-- Required work --
Extract exactly the run of lines starting at the line that holds "box = satin_sleeve.part.bounding_box()" and ending at the line that holds "bpy.data.objects.remove(obj)", both included.

-- Given information --
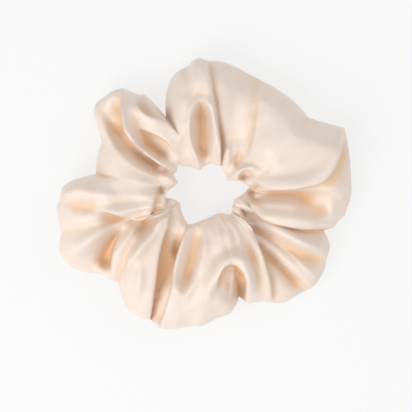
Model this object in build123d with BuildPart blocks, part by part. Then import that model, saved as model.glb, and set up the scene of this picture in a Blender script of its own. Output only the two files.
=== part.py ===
from build123d import *

import os
from math import asin, cos, degrees, radians, sin

# Satin scrunchie: a strip of satin sewn into a tube, gathered over a ring of flat braided elastic and
# closed on itself. It lies flat with the ring's axis upright. Millimetres, +Z up. Everything is drawn
# round the ring's axis, with the table at z = 0, and is moved at the end so that the sleeve's box is
# centred over the origin.

# Sleeve: the tube of satin, lying gathered. Radii are from the ring's axis.
hole_radius = 11.3  # where the gathers close in on the hair
crown_radius = 29.0  # the highest and the lowest line of the tube
mid_height = 15.0  # level of the tube's inner and outer edge
wall = 0.8  # gathered satin, which lies in two or three plies almost everywhere
gather_wall = 3.2  # satin bunched between the hole and the elastic
foot_flat = 0.5  # how deep the underside presses flat on the table
underside_slack = 4.5  # how much deeper the underside hangs than the crown rises, above the table

# The puffs of satin, each from one crease to the next. Each station is its angle in degrees, the
# sleeve's outer radius, and the rise of the crown over mid_height.
puffs = [
    [(-19, 47, 10.5), (-8, 52, 14), (6, 55, 14.5), (25, 57, 15), (38, 48.5, 16), (51, 47, 15), (64, 46.5, 12)],
    [(64, 46.5, 12), (78, 48.5, 15.5), (93, 51, 17), (103, 47, 15.5), (112, 41, 13), (120, 33, 9.5)],
    [(120, 33, 9.5), (130, 50, 13.5), (140, 55, 15.5), (149, 52, 14), (158, 45.5, 9)],
    [(158, 45.5, 9), (168, 43.5, 13), (176, 51.5, 15), (186, 58.5, 15), (195, 58.5, 12.5)],
    [(195, 58.5, 12.5), (203, 61.5, 14), (213, 56, 13.5), (226, 49, 10)],
    [(226, 49, 10), (238, 54, 13.5), (248, 55, 15), (259, 51.5, 15.5), (271, 49.5, 15), (286, 42, 10)],
    [(286, 42, 10), (299, 49, 14), (310, 52.5, 15), (321, 54, 15), (332, 52.5, 13.5), (341, 47, 10.5)],
]
closing_station = puffs[2][-1]  # the crease that hides the seam which closes the ring

# Lengthwise seam: both raw edges turned in, standing as a fin on the floor of the tube.
fin_height = 6.0
fin_thickness = 0.7
seam_level = 2.8  # height of the seam line over the table

# Braided elastic: a flat band whose ends lie one on the other and are tacked together.
band_width = 6.0
band_thickness = 1.2
band_radius = 19.2  # middle of the band
band_level = 11.0  # middle of the band's width over the table: it hangs low in the tube
lap_angle = 44.0  # how far the outer end lies over the inner end
ramp_start = 300.0  # where the band begins to climb over its own start
lap_gap = 0.06
strand_size = 0.5  # square rubber thread
strand_count = 6
strand_pitch = 0.9

# Sewing thread
thread_radius = 0.12
stitch_corner = 0.2
stitch_share = 0.78  # how much of each stitch's pitch shows as thread
long_stitches = 54
closing_stitches = 36
tack_stitches = 9
tack_width = 3.6  # from edge to edge of the zigzag
tack_margin = 7.0  # degrees of lap left free at each end of the zigzag
tack_gap = 0.6  # degrees from a stitch's end to the point of the zigzag


def on_ring(radius, angle, height):
    """The point at that radius, angle in degrees, and height."""
    return Vector(radius * cos(radians(angle)), radius * sin(radians(angle)), height)


def radial_plane(angle):
    """Upright plane through the ring's axis: its x points outwards and its y up."""
    return Plane(origin=(0, 0, 0), x_dir=on_ring(1, angle, 0), z_dir=on_ring(1, angle - 90, 0))


def tube_reaches(station, inset, inner_inset):
    """Half axes of the tube's section: outwards, inwards, up, down. inner_inset is for the hole's side."""
    outer_radius, crown = station[1:]
    inwards = crown_radius - hole_radius - inner_inset
    downwards = min(mid_height + foot_flat, crown + underside_slack)
    return outer_radius - crown_radius - inset, inwards, crown - inset, downwards - inset


def outer_outline(station):
    """Four quarter ellipses that make the outside of the tube."""
    outwards, inwards, up, down = tube_reaches(station, 0, 0)
    centre = (crown_radius, mid_height)
    EllipticalCenterArc(centre, outwards, up, 0, arc_size=90)
    EllipticalCenterArc(centre, inwards, up, 90, arc_size=90)
    EllipticalCenterArc(centre, inwards, down, 180, arc_size=90)
    EllipticalCenterArc(centre, outwards, down, 270, arc_size=90)


def cavity_outline(station):
    """The inside of the tube, where the fin stands up from the middle of the floor."""
    outwards, inwards, up, down = tube_reaches(station, wall, gather_wall)
    centre = (crown_radius, mid_height)
    half_fin = fin_thickness / 2
    inner_turn = degrees(asin(half_fin / inwards))
    outer_turn = degrees(asin(half_fin / outwards))
    fin_top = mid_height - down + fin_height
    EllipticalCenterArc(centre, outwards, up, 0, arc_size=90)
    EllipticalCenterArc(centre, inwards, up, 90, arc_size=90)
    inner_floor = EllipticalCenterArc(centre, inwards, down, 180, arc_size=90 - inner_turn)
    outer_floor = EllipticalCenterArc(centre, outwards, down, 270 + outer_turn, arc_size=90 - outer_turn)
    fin_corners = [(crown_radius - half_fin, fin_top), (crown_radius + half_fin, fin_top)]
    Polyline(inner_floor @ 1, *fin_corners, outer_floor @ 0)


def loft_puffs(outline, mode):
    """Lofts each puff through its sections, and joins it to the part or cuts it away."""
    for stations in puffs:
        sections = []
        for station in stations:
            with BuildSketch(radial_plane(station[0])) as section:
                with BuildLine():
                    outline(station)
                make_face()
            sections.append(section.sketch)
        loft(sections, mode=mode)


def band_outline(half_thickness):
    """Seen from above: once round the ring, up a ramp, and over its own start by lap_angle, cut square."""
    lap_radius = band_radius + band_thickness + lap_gap
    for side in (-half_thickness, half_thickness):
        ramp_foot = on_ring(band_radius + side, ramp_start, 0)
        ramp_way = on_ring(1, ramp_start + 90, 0)
        CenterArc((0, 0), band_radius + side, 0, ramp_start)
        Spline(ramp_foot, (lap_radius + side, 0), tangents=(ramp_way, (0, 1)))
        CenterArc((0, 0), lap_radius + side, 0, lap_angle)
    inner_corner = on_ring(lap_radius - half_thickness, lap_angle, 0)
    outer_corner = on_ring(lap_radius + half_thickness, lap_angle, 0)
    Line((band_radius - half_thickness, 0), (band_radius + half_thickness, 0))
    Line(inner_corner, outer_corner)


def stitch(start, end, into, depth):
    """One visible stitch: a bridge from start to end, whose two legs sink into the cloth along into."""
    sink = into.normalized() * depth
    with BuildLine() as path:
        FilletPolyline(start + sink, start, end, end + sink, radius=stitch_corner)
    with BuildSketch(Plane(origin=path.line @ 0, z_dir=path.line % 0)) as section:
        Circle(thread_radius)
    sweep(section.sketch, path=path.line)


def tack_seam(radius, into, depth):
    """The zigzag on one face of the lap: into is 1 where its legs run outwards and -1 where inwards."""
    step = (lap_angle - 2 * tack_margin) / tack_stitches
    for n in range(tack_stitches):
        side = tack_width / 2 * (-1) ** n
        angle = tack_margin + n * step
        foot = on_ring(radius, angle + tack_gap, band_level - side)
        head = on_ring(radius, angle + step - tack_gap, band_level + side)
        stitch(foot, head, on_ring(into, angle + step / 2, 0), depth)


def long_seam(side):
    """Stitches all round one side of the fin: side is 1 for its outer face and -1 for its inner one."""
    radius = crown_radius + side * (fin_thickness / 2 + thread_radius)
    step = 360 / long_stitches
    for n in range(long_stitches):
        middle = (n + 0.5) * step
        half = step * stitch_share / 2
        start = on_ring(radius, middle - half, seam_level)
        end = on_ring(radius, middle + half, seam_level)
        stitch(start, end, on_ring(-side, middle, 0), fin_thickness / 2)


def closing_seam(inset, inner_inset, side):
    """Stitches round the tube at the closing crease: side is 1 outside the wall and -1 inside it."""
    outwards, inwards, up, down = tube_reaches(closing_station, inset, inner_inset)
    plane = radial_plane(closing_station[0])
    step = 360 / closing_stitches

    def round_tube(turn):
        """The point at turn degrees round the tube, clear of the cloth, and the way out there."""
        reach = inwards if 90 < turn < 270 else outwards
        rise = up if turn < 180 else down
        across, along = cos(radians(turn)), sin(radians(turn))
        out = Vector(across / reach, along / rise).normalized()
        skin = Vector(crown_radius + reach * across, mid_height + rise * along)
        point = skin + out * side * thread_radius
        return plane.from_local_coords(point), plane.from_local_coords(out)

    for n in range(closing_stitches):
        middle = (n + 0.5) * step
        half = step * stitch_share / 2
        start = round_tube(middle - half)[0]
        end = round_tube(middle + half)[0]
        stitch(start, end, round_tube(middle)[1] * -side, wall / 2)


# Satin sleeve: puffs of cloth round an empty tube, pressed flat where they rest on the table.
with BuildPart() as satin_sleeve:
    loft_puffs(outer_outline, Mode.ADD)
    loft_puffs(cavity_outline, Mode.SUBTRACT)
    with BuildSketch(Plane.XY):
        Circle(3 * crown_radius)
    extrude(amount=-2 * foot_flat, mode=Mode.SUBTRACT)

# Rubber strands: square threads that run the whole length of the band.
with BuildPart() as rubber_strands:
    for n in range(strand_count):
        with BuildSketch(Plane.XY.offset(band_level + (n - (strand_count - 1) / 2) * strand_pitch)):
            with BuildLine():
                band_outline(strand_size / 2)
            make_face()
        extrude(amount=strand_size / 2, both=True)

# Elastic braid: the yarn that is braided round the strands.
with BuildPart() as elastic_braid:
    with BuildSketch(Plane.XY.offset(band_level)):
        with BuildLine():
            band_outline(band_thickness / 2)
        make_face()
    extrude(amount=band_width / 2, both=True)
    add(rubber_strands.part, mode=Mode.SUBTRACT)

# Bar tack: a zigzag through both ends of the band. Its two threads stop short of each other.
with BuildPart() as bar_tack_needle_thread:
    tack_seam(band_radius + 1.5 * band_thickness + lap_gap + thread_radius, -1, 1.1 * band_thickness)

with BuildPart() as bar_tack_bobbin_thread:
    tack_seam(band_radius - 0.5 * band_thickness - thread_radius, 1, band_thickness)

# Lengthwise seam: the needle thread shows on the fin's outer side and the bobbin thread on its inner side.
with BuildPart() as long_seam_needle_thread:
    long_seam(1)

with BuildPart() as long_seam_bobbin_thread:
    long_seam(-1)

# Closing seam: once round the tube, through the lapped ends of the sleeve.
with BuildPart() as closing_seam_needle_thread:
    closing_seam(0, 0, 1)

with BuildPart() as closing_seam_bobbin_thread:
    closing_seam(wall, gather_wall, -1)

pieces = {
    "satin_sleeve": satin_sleeve,
    "rubber_strands": rubber_strands,
    "elastic_braid": elastic_braid,
    "bar_tack_needle_thread": bar_tack_needle_thread,
    "bar_tack_bobbin_thread": bar_tack_bobbin_thread,
    "long_seam_needle_thread": long_seam_needle_thread,
    "long_seam_bobbin_thread": long_seam_bobbin_thread,
    "closing_seam_needle_thread": closing_seam_needle_thread,
    "closing_seam_bobbin_thread": closing_seam_bobbin_thread,
}

box = satin_sleeve.part.bounding_box()
to_origin = Location((-box.center().X, -box.center().Y, 0))
os.makedirs("parts", exist_ok=True)
for name, piece in pieces.items():
    placed = piece.part.moved(to_origin)
    placed.label = name
    export_step(placed, f"parts/{name}.step")
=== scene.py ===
from math import pi

import bpy
import numpy as np
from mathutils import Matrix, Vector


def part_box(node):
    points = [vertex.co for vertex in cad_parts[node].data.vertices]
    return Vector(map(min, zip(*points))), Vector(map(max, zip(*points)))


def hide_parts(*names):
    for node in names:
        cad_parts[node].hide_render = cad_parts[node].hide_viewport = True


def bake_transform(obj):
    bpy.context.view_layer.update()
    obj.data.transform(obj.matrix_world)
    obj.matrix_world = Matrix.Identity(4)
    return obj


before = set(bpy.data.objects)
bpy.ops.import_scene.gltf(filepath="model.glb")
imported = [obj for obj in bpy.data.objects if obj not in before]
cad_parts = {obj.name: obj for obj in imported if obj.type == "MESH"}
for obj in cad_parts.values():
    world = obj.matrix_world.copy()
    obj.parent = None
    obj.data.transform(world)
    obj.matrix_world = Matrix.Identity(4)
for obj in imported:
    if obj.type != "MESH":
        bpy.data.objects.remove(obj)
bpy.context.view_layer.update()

MM = 0.001

# Places that the frame gives
seam_low, seam_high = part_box("long_seam_needle_thread")
ring_axis = (np.array(seam_low) + np.array(seam_high)) / 2 / MM
band_low, band_high = (np.array(corner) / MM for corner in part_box("elastic_braid"))
band_bottom, band_top = band_low[2], band_high[2]
band_level = (band_bottom + band_top) / 2
band_width = band_top - band_bottom
band_thickness = 1.2
band_outer = ring_axis[0] - band_low[0]
band_inner = band_outer - band_thickness
band_radius = band_outer - band_thickness / 2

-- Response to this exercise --
box = satin_sleeve.part.bounding_box()
to_origin = Location((-box.center().X, -box.center().Y, 0))
os.makedirs("parts", exist_ok=True)
for name, piece in pieces.items():
    placed = piece.part.moved(to_origin)
    placed.label = name
    export_step(placed, f"parts/{name}.step")
=== scene.py ===
from math import pi

import bpy
import numpy as np
from mathutils import Matrix, Vector


def part_box(node):
    points = [vertex.co for vertex in cad_parts[node].data.vertices]
    return Vector(map(min, zip(*points))), Vector(map(max, zip(*points)))


def hide_parts(*names):
    for node in names:
        cad_parts[node].hide_render = cad_parts[node].hide_viewport = True


def bake_transform(obj):
    bpy.context.view_layer.update()
    obj.data.transform(obj.matrix_world)
    obj.matrix_world = Matrix.Identity(4)
    return obj


before = set(bpy.data.objects)
bpy.ops.import_scene.gltf(filepath="model.glb")
imported = [obj for obj in bpy.data.objects if obj not in before]
cad_parts = {obj.name: obj for obj in imported if obj.type == "MESH"}
for obj in cad_parts.values():
    world = obj.matrix_world.copy()
    obj.parent = None
    obj.data.transform(world)
    obj.matrix_world = Matrix.Identity(4)
for obj in imported:
    if obj.type != "MESH":
        bpy.data.objects.remove(obj)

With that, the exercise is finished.